Iowa Court Affirms Township Established Adverse Possession of Cemetery
On July 21, 2021, the Iowa Court of Appeals determined that a Township had acquired ownership of a cemetery, as well as an access easement, through adverse possession.
Since the late 1800s, Poweshiek Township has sold plots in a local two-acre cemetery, paid for repairs, and maintained the site. The Township acquired an easement around the same time after local residents executed a “Right of Way Deed” granting use of a 20-feet wide lane “for all purposes incident and necessary to travel to and from the cemetery.”
Nearly 100 years later, in 1985, a farmer purchased 35-acres containing the cemetery. The farmer did not pay property taxes or assert ownership over the cemetery for many years. In 2016, he removed the fence around the cemetery to plant row crops “up to the area where graves were occupied.” In response, the Township petitioned to quiet title to the cemetery under the theory of adverse possession. It also asked the court to determine the boundary lines of the cemetery and grant a 20-foot easement to access the cemetery.
The district court granted the summary judgment request for quiet title. It held that the Township, through adverse possession, acquired title to the cemetery before the 2009 enactment of the Iowa Cemetery Act, which prohibits acquiring a cemetery through adverse possession. See Iowa Code § 523I.316. The court also found that the Township obtained a 16-foot easement by prescription or necessity to access the cemetery. The district court, concluding that the parties acquiesced to the removed fence as the boundary line, relied on an amended survey to determine the legal description of the cemetery. Both parties appealed.

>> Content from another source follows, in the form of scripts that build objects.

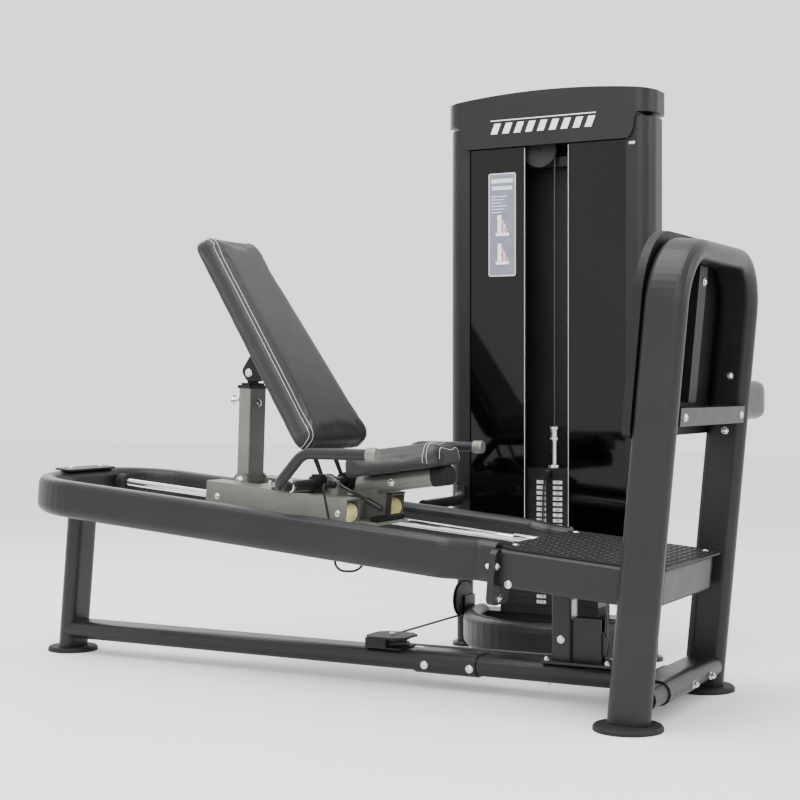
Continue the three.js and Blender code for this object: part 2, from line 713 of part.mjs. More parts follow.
// ---------- Carriage ----------
function carriageFrame() {
  const half = boxWide / 2;
  const channel = (y) => cut(
    block([boxRear, y - half, boxBottom], [boxFront, y + half, boxTop]),
    block([boxRear - 5, y - half + boxWall, boxBottom - 5], [boxFront + 5, y + half - boxWall, boxTop - boxWall]));
  const side = railOffset - half;
  const lid = block([-1110, -side - 1, boxTop - 6], [-850, side + 1, boxTop]);
  const rearPlate = block([boxRear + 6, -side - 1, boxBottom], [-1110, side + 1, boxBottom + 6]);
  const front = block([-852, -side - 1, 22], [-815, side + 1, frontBlockTop]);
  const ledge = block([-818, -side - 1, 22], [ledgeFront, side + 1, 30]);
  const anchor = block([-832, -14, deckCableZ - 8], [boxFront - 6 - gap, 14, 24]);
  const axle = (x, y) => rod([x, y - half + 1, rollerHeight], [x, y + half - 1, rollerHeight], 5.5, 12);
  const axles = [];
  for (const x of [boxRear + rollerInset + 12, boxFront - rollerInset])
    for (const y of [-railOffset, railOffset]) axles.push(axle(x, y));
  // ears that carry the back post, and the bracket that carries the handle bar and the backrest
  deck.updateMatrix();
  const inverse = deck.matrix.clone().invert();
  const pivot = new THREE.Vector3(postPivot.x, 0, postPivot.z).applyMatrix4(inverse);
  const bar = new THREE.Vector3(backPivot.x, 0, backPivot.z).applyMatrix4(inverse);
  const ear = (y) => alongY(prism(rounded([
    [pivot.x - 28, boxBottom + 4, 0], [pivot.x + 34, boxBottom + 4, 0],
    [pivot.x + 19, pivot.z + 19, 18], [pivot.x - 19, pivot.z + 19, 18],
  ]), y - 4, y + 4, 5));
  const pin = rod([pivot.x, -52, pivot.z], [pivot.x, 52, pivot.z], 6, 16);
  const cheek = (y) => alongY(prism(rounded([
    [bar.x - 40, boxTop - 2, 2], [-846, boxTop - 2, 2], [-846, boxTop + 16, 2],
    [bar.x + 26, bar.z + 22, 20], [bar.x - 26, bar.z + 22, 20],
  ]), y - 5, y + 5, 5));
  const barHole = rod([bar.x, -200, bar.z], [bar.x, 200, bar.z], 14 + gap, 20);
  // the lug that carries the release lever
  const lever = new THREE.Vector3(...leverPivot).applyMatrix4(inverse);
  const lug = block([lever.x - 9, leverY - 4, boxTop - 2], [lever.x + 9, leverY + 4, lever.z + 10]);
  const leverHole = rod([lever.x, leverY - 30, lever.z], [lever.x, leverY + 30, lever.z], 5 + gap, 12);
  return cut(join(channel(-railOffset), channel(railOffset), lid, rearPlate, front, ledge, anchor,
    ...axles, ear(-46), ear(46), pin, cheek(-74), cheek(74), lug), barHole, leverHole);
}
add(deck, "carriage_frame", carriageFrame(), silverPaint);

function roller() {
  const h = rollerWidth / 2;
  const r = rollerRadius;
  return turned([[6, -h], [r - 3, -h], [r, -h + 4], [r, h - 4], [r - 3, h], [6, h], [6, -h]], 20)
    .rotateX(Math.PI / 2);
}
for (const [end, x] of [["rear", boxRear + rollerInset + 12], ["front", boxFront - rollerInset]])
  for (const [side, y] of [["near", -railOffset], ["far", railOffset]])
    add(deck, `roller_${end}_${side}`, roller(), urethane).position.set(x, y, rollerHeight + gap);

// ---------- Back post ----------
const post = new THREE.Group();
post.position.set(postPivot.x, 0, postPivot.z);
post.rotation.y = postLean;
machine.add(post);
const outerTop = 254;
const knobZ = 216;
function postOuter() {
  const body = prism(rectangle(40, 80, 8), 16, outerTop, 3);
  const bore = prism(rectangle(34, 74, 5), 60, outerTop + 5, 3);
  const lug = join(block([-16, -41, -4], [16, 41, 20]), rod([0, -41, 0], [0, 41, 0], 16, 20));
  const hole = rod([0, -60, 0], [0, 60, 0], 6 + gap, 16);
  const pinHole = rod([-30, 0, knobZ], [-10, 0, knobZ], 5 + gap, 16);
  return cut(join(body, lug), bore, hole, pinHole);
}
add(post, "back_post_outer", postOuter(), silverPaint);

function postInner() {
  const body = prism(rectangle(31, 71, 5), 70, outerTop + 8, 3);
  const lug = join(block([-13, -8, 180], [13, 8, postLength]),
    rod([0, -8, postLength], [0, 8, postLength], 17, 20));
  const hole = rod([0, -20, postLength], [0, 20, postLength], 11, 20);
  return cut(join(body, lug), hole);
}
add(post, "back_post_inner", postInner(), darkPlate);

function pullKnob() {
  const knob = turned([
    [0, 0], [11, 0], [12, 3], [7, 14], [6, 22], [4.6, 24], [4.6, 48], [0, 48],
  ], 20);
  return knob.rotateY(Math.PI / 2).translate(-64, 0, knobZ);
}
add(post, "pull_knob", pullKnob(), chrome);
const knobSleeve = turned([[5 + gap, 0], [10, 0], [10, 18], [5 + gap, 18], [5 + gap, 0]], 20);
add(post, "knob_sleeve", knobSleeve.rotateY(Math.PI / 2).translate(-20 - gap - 18, 0, knobZ), darkPlate);

// ---------- Backrest ----------
// drawn in its own frame: x runs up along the pad, y across, z out of its front face
const backrest = new THREE.Group();
const padRun = new THREE.Vector3(padTop.x - padBottom.x, 0, padTop.z - padBottom.z);
const padLength = padRun.length();
const padUp = padRun.normalize();
const padOut = new THREE.Vector3(padUp.z, 0, -padUp.x);
backrest.matrixAutoUpdate = false;
backrest.matrix.makeBasis(padUp, padOut.clone().cross(padUp), padOut);
backrest.matrix.setPosition(padBottom.x, 0, padBottom.z);
machine.add(backrest);
const backrestInverse = backrest.matrix.clone().invert();
const inBackrest = ({ x, z }) => new THREE.Vector3(x, 0, z).applyMatrix4(backrestInverse);

function backPad() {
  const outline = rounded([
    [-14, -padBottomHalf + 4, 44], [padLength + 8, -padTopHalf, 44],
    [padLength + 8, padTopHalf, 44], [-14, padBottomHalf - 4, 44],
  ]);
  return prism(outline, -padThick, 0, 6);
}
add(backrest, "back_pad", backPad(), leather);

function backFrame() {
  const back = -padThick - gap;
  const pivot = inBackrest(backPivot);
  const pin = inBackrest(clevisPin);
  const board = prism(rectangle(padLength - 90, 150, 20), back - 12, back, 3).translate(padLength / 2, 0, 0);
  const knuckle = (y) => rod([pivot.x, y - 15, pivot.z], [pivot.x, y + 15, pivot.z], 23, 20);
  const arm = (y) => alongY(prism(rounded([
    [pivot.x - 16, pivot.z - 8, 3], [pivot.x + 16, pivot.z - 8, 3], [150, back - 4, 3], [60, back - 4, 3],
  ]), y - 5, y + 5, 2));
  const cheek = (y) => alongY(prism(rounded([
    [pin.x - 70, back - 4, 4], [pin.x - 18, pin.z - 18, 17], [pin.x + 18, pin.z - 18, 17], [pin.x + 60, back - 4, 4],
  ]), y - 4, y + 4, 4));
  const bolt = rod([pin.x, -21, pin.z], [pin.x, 21, pin.z], 6, 16);
  const hole = rod([pivot.x, -200, pivot.z], [pivot.x, 200, pivot.z], 14 + gap, 24);
  return cut(join(board, knuckle(-50), knuckle(50), arm(-50), arm(50), cheek(-17), cheek(17), bolt), hole);
}
add(backrest, "backrest_frame", backFrame(), darkPlate);

// ---------- Handle bar ----------
const handleEnd = -648;
function handleBar() {
  const y = 294;
  const z = backPivot.z;
  const half = [[handleEnd, 596, 0], [-830, 596, 50], [backPivot.x, z, 32]];
  const near = half.map(([x, height, r]) => [x, -y, height, r]);
  const far = half.map(([x, height, r]) => [x, y, height, r]).reverse();
  return tube(circle(14), [...near, ...far], Math.PI / 12, 7);
}
add(machine, "handle_bar", handleBar(), paint);
function handleCap() {
  return turned([[0, 0], [17, 0], [17.5, 2], [17.5, 22], [16, 26], [0, 26]], 24).rotateY(Math.PI / 2);
}
for (const [name, y] of [["handle_cap_near", -294], ["handle_cap_far", 294]])
  add(machine, name, handleCap(), silverPaint).position.set(handleEnd + gap, y, 596);

// ---------- Seat ----------
// drawn in its own frame: x runs forward along the seat tube, z out of the seat
const seat = new THREE.Group();
seat.position.set(-840, 0, 475 + seatTubeTall / 2);
seat.rotation.y = -seatTilt;
machine.add(seat);
function seatTube() {
  const pipe = alongX(prism(rectangle(seatTubeWide, seatTubeTall, 20), 8, 226, 5));
  // the pedestal stands on the carriage's front block and on its ledge
  const pedestal = join(
    block([-849, -28, frontBlockTop + gap], [-784, 28, 118]),
    block([-815 + gap, -28, 30 + gap], [-784, 28, 80]));
  deck.updateMatrix();
  seat.updateMatrix();
  const place = seat.matrix.clone().invert().multiply(deck.matrix);
  return join(pipe, pedestal.applyMatrix4(place));
}
add(seat, "seat_tube", seatTube(), silverPaint);
function seatPad() {
  const outline = rounded([[28, -156, 36], [282, -64, 40], [282, 64, 40], [28, 156, 36]]);
  const bottom = seatTubeTall / 2 + gap;
  return prism(outline, bottom, bottom + seatThick, 6);
}
add(seat, "seat_pad", seatPad(), leather);

// ---------- Release lever and its cable ----------
function releaseLever() {
  const [x, y, z] = leverPivot;
  const pin = rod([x, y - 12, z], [x, y + 16, z], 5, 12);
  const ball = new THREE.SphereGeometry(11, 14, 8).translate(x, y - 17, z);
  const arm = rod([x, y + 11, z], [-758, y + 11, 467], 4, 12);
  const grip = rod([-766, y + 11, 470.6], [-722, y + 11, 450], 8, 16);
  return join(pin, ball, arm, grip);
}
add(machine, "release_lever", releaseLever(), steel);

function releaseCable() {
  const route = [
    [-850, -131, 512], [-838, -188, 512, 20], [-812, -190, 400, 40], [-796, -192, 300, 26],
    [-742, -176, 300, 26], [-744, -70, 372, 26], [-802, -60, 384, 12], [-804, -60, 407],
  ];
  return tube(circle(3), route, Math.PI / 8);
}
add(machine, "release_cable", releaseCable(), rubber);

// The origin is under the middle of the machine, on the floor.
machine.updateMatrixWorld(true);
const box = new THREE.Box3().setFromObject(machine, true);
const middle = box.getCenter(new THREE.Vector3());
machine.position.set(-middle.x, -middle.y, -box.min.z);

export default machine;
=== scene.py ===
import json
import math

import bmesh
import bpy
from mathutils import Matrix, Vector
from mathutils.bvhtree import BVHTree
from mathutils.kdtree import KDTree


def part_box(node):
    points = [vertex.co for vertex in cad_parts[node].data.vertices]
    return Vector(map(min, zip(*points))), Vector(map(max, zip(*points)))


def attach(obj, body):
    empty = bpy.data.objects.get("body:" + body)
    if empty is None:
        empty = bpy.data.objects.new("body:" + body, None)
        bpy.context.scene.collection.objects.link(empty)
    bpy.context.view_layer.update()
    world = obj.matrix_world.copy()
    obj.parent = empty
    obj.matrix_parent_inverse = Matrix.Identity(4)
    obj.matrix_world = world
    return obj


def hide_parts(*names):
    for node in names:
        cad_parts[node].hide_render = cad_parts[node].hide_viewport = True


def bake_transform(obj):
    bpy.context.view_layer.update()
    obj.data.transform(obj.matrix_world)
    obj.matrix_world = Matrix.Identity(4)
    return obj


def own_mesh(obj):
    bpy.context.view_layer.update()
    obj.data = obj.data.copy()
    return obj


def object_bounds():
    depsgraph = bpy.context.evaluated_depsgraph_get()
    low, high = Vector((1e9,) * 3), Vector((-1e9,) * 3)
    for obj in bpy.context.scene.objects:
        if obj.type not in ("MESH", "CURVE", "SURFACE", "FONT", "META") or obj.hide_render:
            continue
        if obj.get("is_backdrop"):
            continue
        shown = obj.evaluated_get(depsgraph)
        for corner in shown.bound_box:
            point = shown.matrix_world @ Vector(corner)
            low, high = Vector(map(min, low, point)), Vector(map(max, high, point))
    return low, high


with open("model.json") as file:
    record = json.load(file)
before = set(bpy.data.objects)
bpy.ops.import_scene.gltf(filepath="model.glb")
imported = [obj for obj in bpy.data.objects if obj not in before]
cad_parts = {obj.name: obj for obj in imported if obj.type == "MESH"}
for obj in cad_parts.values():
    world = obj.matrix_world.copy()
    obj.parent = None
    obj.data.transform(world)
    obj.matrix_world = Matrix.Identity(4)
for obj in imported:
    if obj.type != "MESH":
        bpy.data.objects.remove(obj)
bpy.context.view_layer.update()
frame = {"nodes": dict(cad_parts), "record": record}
nodes = frame["nodes"]
print("frame loaded")

# ---- places ----
# The machine is drawn from the middle of its footplate-end feet, in millimetres.
# The frame's origin is under the middle of the whole machine.
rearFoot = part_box("foot_rear")
shift = (rearFoot[0] + rearFoot[1]) / 2 - Vector((-1.793, 0, 0))
shift.z = 0


def at(x, y, z):
    return Vector((x, y, z)) / 1000 + shift


deckHeight = 318
deckSlope = math.atan(0.0885)
deckAxis = Vector((math.cos(deckSlope), 0, -math.sin(deckSlope)))
deckUp = Vector((math.sin(deckSlope), 0, math.cos(deckSlope)))


def onDeck(x, y, z):
    return at(0, y, deckHeight) + deckAxis * (x / 1000) + deckUp * (z / 1000)


near, far, right, up, down = (0, -1, 0), (0, 1, 0), (1, 0, 0), (0, 0, 1), (0, 0, -1)
deckUpwards = tuple(deckUp)

# the back post and the foot-end frame lean a little
postLean = math.atan2(10, 289)
postUp = Vector((math.sin(postLean), 0, math.cos(postLean)))
postSide = Vector((math.cos(postLean), 0, -math.sin(postLean)))
footSlope = 0.093
footLean = math.atan(footSlope)
footOutwards = (math.cos(footLean), 0, -math.sin(footLean))


# ---- camera and light ----
cameraLook = {"place": (1231.8, -3619.4, 756), "yaw": 28.32, "lens": 71.87, "shift": -0.015}


def makeCamera(look):
    data = bpy.data.cameras.new("camera")
    data.lens = look["lens"]
    data.sensor_width = 36
    data.shift_y = look["shift"]
    camera = bpy.data.objects.new("camera", data)
    camera.location = at(*look["place"])
    camera.rotation_euler = (math.radians(90), 0, math.radians(look["yaw"]))
    bpy.context.collection.objects.link(camera)
    bpy.context.scene.camera = camera


makeCamera(cameraLook)

lamps = [
    {"name": "overhead", "place": (-900, -900, 3600), "aim": (-800, 0, 400), "size": 3.2, "power": 130},
    {"name": "front", "place": (900, -4200, 2600), "aim": (-700, 0, 600), "size": 2.6, "power": 60},
    {"name": "side", "place": (3200, 600, 2200), "aim": (-200, 0, 700), "size": 2.0, "power": 35},
    {"name": "rear", "place": (-3800, 1800, 2600), "aim": (-900, 0, 600), "size": 2.4, "power": 45},
]
for lamp in lamps:
    data = bpy.data.lights.new(lamp["name"], "AREA")
    data.shape = "DISK"
    data.size = lamp["size"]
    data.energy = lamp["power"]
    light = bpy.data.objects.new(lamp["name"], data)
    light.location = at(*lamp["place"])
    light.rotation_euler = (at(*lamp["aim"]) - light.location).to_track_quat("-Z", "Y").to_euler()
    bpy.context.collection.objects.link(light)

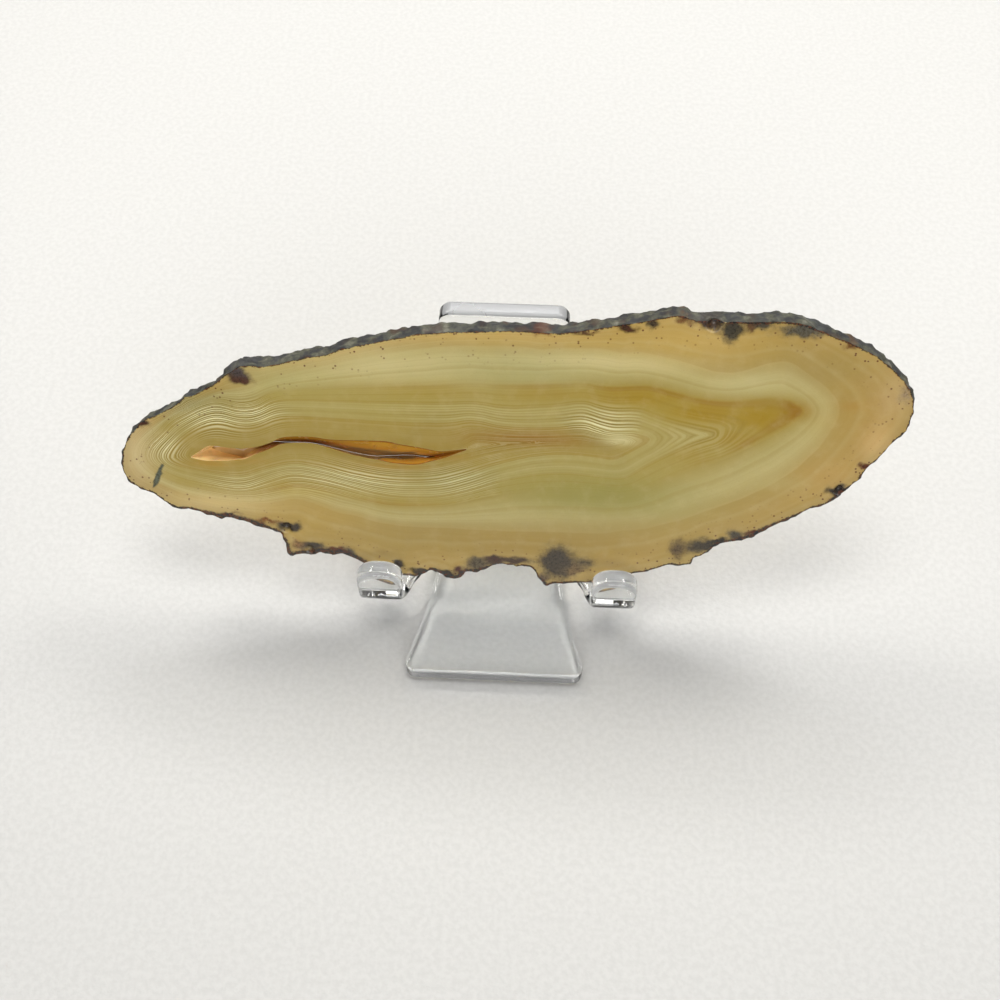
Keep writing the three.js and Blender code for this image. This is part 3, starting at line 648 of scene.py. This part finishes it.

The Court of Appeals affirmed that the Township established the open, exclusive, continuous, actual, and hostile elements of adverse possession. The Township had managed and maintained the cemetery since at least the late 1800s. In addition, the farmer behaved as if the Township was the owner. If he believed he was the true owner, the farmer would not have asked for permission to perform maintenance around the cemetery or to regrade the road. He would have paid taxes on the land covered by the cemetery.
The Township also satisfied the 10-year statute of limitations requirement. Even if the 10-year period began when the farmer purchased the land in 1985, the township would have gained ownership in 1995 at the latest. Lastly, the Township possessed the land under claim of right using it “openly and notoriously, as owners of similar lands use their property, to the exclusion of the true owner.” See I–80 Assocs., Inc. v. Chi., Rock Island & Pac. R.R. Co., 224 N.W.2d 8, 11 (Iowa 1974)
The farmer alleged that, nevertheless, the Iowa Cemetery Act barred the Township’s adverse possession claim. Unconvinced that Iowa Code § 523I.316(7) applies to the government, the court held that the Township acquired title long before the law’s enactment in 2009. As such, it did not determine whether the Act applies to government, but found that the district court did not err in quieting title to the cemetery.
Easement by Necessity
Next, the court considered whether an easement by necessity existed. An easement by necessity is most often established when a landowner conveys a landlocked portion of his property to another making it necessary to provide an easement to access the interior property. As the district court noted, the proponent must show “(1) unity of title to the dominant and servient estates at some point prior to severance, (2) severance of title, and (3) necessity of the easement.”
The court sided with the Township, finding that all three elements were met. The farmer’s predecessor initially owned the cemetery and surrounding property. The title was severed after the Township adversely possessed the property for the requisite 10 years. Lastly, an easement was necessary for the public to access the cemetery.
Legal Description of Cemetery and Easement
Because the farmer removed the fence, the district court relied on amended Plat of Survey to determine the legal boundaries of the cemetery. The surveying firm utilized Google Earth photos containing the images of the fence line, as well as field measurements to recreate the original fence location.
The farmer submitted his own photographic evidence alleging that an additional grassy area was the true boundary line. However, that photo was taken after the farmer removed the fence and planted row crops on the unused portion inside the fence. While the surveyor’s method was unusual, the district court found that the method was supported by scientific reasoning and the conclusions supported by other evidence. The Court of Appeals affirmed that the fence had become the new boundary and found no reason to modify the boundary determination.
Lastly, the Township cross-appealed asserting that a 20-feet easement width, as specified in the original easement, was “critical” to allow two lanes for cars traveling opposite directions to pass as well as allow access for emergency vehicles. Conversely, the farmer claimed that the driveway had traditionally been seven feet in width.
Rejecting both arguments, the Court of Appeals noted the Township’s testimony that it mowed four and a half feet on either side of the alleged seven foot wide driveway. Therefore, it affirmed the district court’s ruling that the easement should be 16-feet wide.